While the proposal on new entrant pay announced this week represents further movement, it won’t of itself deliver pay equality. And because the most significant difference in salary scales for those appointed before and after 1st January 2011 will still be in the initial career stage, the crisis of teacher recruitment and retention will remain and possibly worsen in the coming years.

Graduates will vote with their feet and schools will continue to struggle, and in some cases fail, to recruit and retain suitably qualified teachers across a range of subjects until this injustice is comprehensively addressed.

Housing worries

In many instances, extortionate accommodation costs in cities and large towns are resulting in teachers choosing to seek opportunities elsewhere.

A technology teacher I spoke to earlier this month left a full-time post in Dublin to take up a contract of part-time hours in a school nearer his family home in Tipperary. He had done the maths, and the switch from his city apartment back to his childhood bedroom left him with a higher disposable income and a better chance of saving even a meagre amount each month.

However, this is only one factor, as we have also had reports from rural areas that similar recruitment issues are arising there, often because part-time contracts are all that are on offer in particular subject areas in smaller schools.   

So is it a crisis?

Surely it must be when parents see the range of optional subjects decrease in their children’s schools. Even allowing for an element of flux at the start of any school year, recruitment problems are evident both across the country and across a broad range of subjects including, but not limited to, Modern Languages, Mathematics, Science, Irish, Home Economics and the technologies. 
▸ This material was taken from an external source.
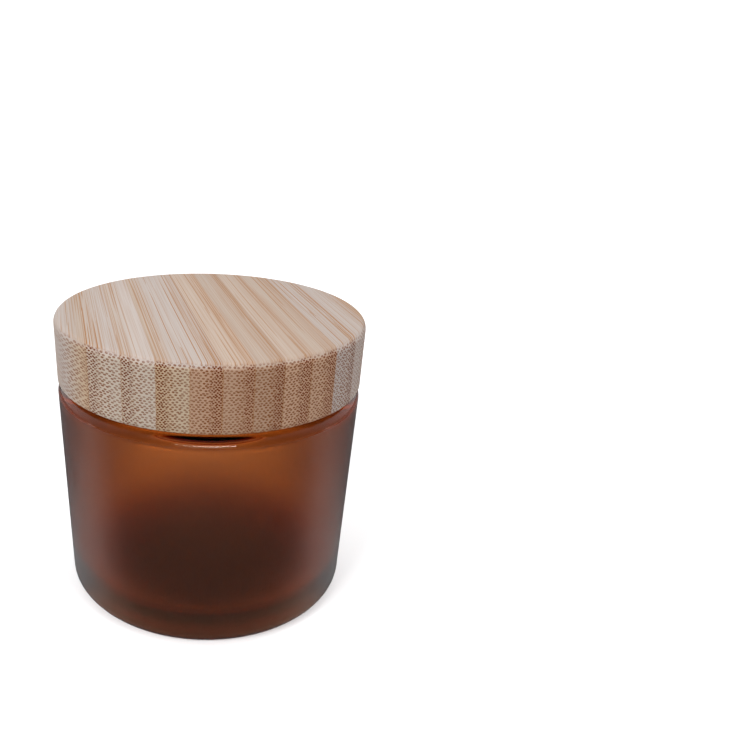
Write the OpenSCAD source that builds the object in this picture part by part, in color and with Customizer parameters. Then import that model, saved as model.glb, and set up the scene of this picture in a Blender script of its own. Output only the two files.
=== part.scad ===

By their very nature, schools are innovative and will do everything they can to provide the full range of subjects, but it is becoming increasingly difficult to do so, given the absolute shortage of qualified teachers in certain areas.

It is an indictment of the current system that a spell teaching in the Middle East has come to be seen as a necessity for young teachers seeking to scrape together a deposit for a mortgage. We are exporting one of our best resources.

What is of even greater concern is that those who might once have considered teaching or have qualified as teachers are simply choosing to work in other professions. For example, large numbers of Home Economics graduates are headhunted by private industry in the agri-food area before they ever stand in front of a class, receiving better salaries and job security from the commencement of their careers in industry.

Unattractive profession 

There has been a fall of over 50 percent in the numbers applying for places on the Professional Master of Education (PME) postgraduate teacher education courses between 2011 and 2018. It is no coincidence that this comes at a time when the HDip allowance, formerly payable to holders of the qualification, was withheld for new entrants, as was a starting point on the scale that recognised the training period.

Another significant factor is that a second level teacher rarely earns a ‘full’ salary from the get-go.The great majority start with part-time hours and struggle to get by, often relying on family to supplement income. I know of teachers who struggle to get by on contracts of just four or six hours a week.

A TUI survey earlier this year found that just 22 percent of new entrants to teaching received a contract for full hours in their first year of teaching. The stark effect is that four out of every five new teachers at second level earn just a fraction of the starting salary that is so often referenced by the Minister.

Moreover, they get their first teaching post at an average age of 26, often saddled with debt after six years of study. Strikingly and worryingly, in the same survey, 52 percent said that they would not advise a younger relative to pursue the profession of teaching.

This crisis in recruitment and retention is damaging to students, schools and to the thousands of young teachers that we lose to other jurisdictions or other forms of employment. Until full pay equality and full-time hours are delivered, these problems will endure, and everybody will suffer.  

Seamus Lahart is President of the Teachers’ Union of Ireland (TUI), which represents teachers and lecturers in the Post-Primary, Further/Adult and Higher Education sectors.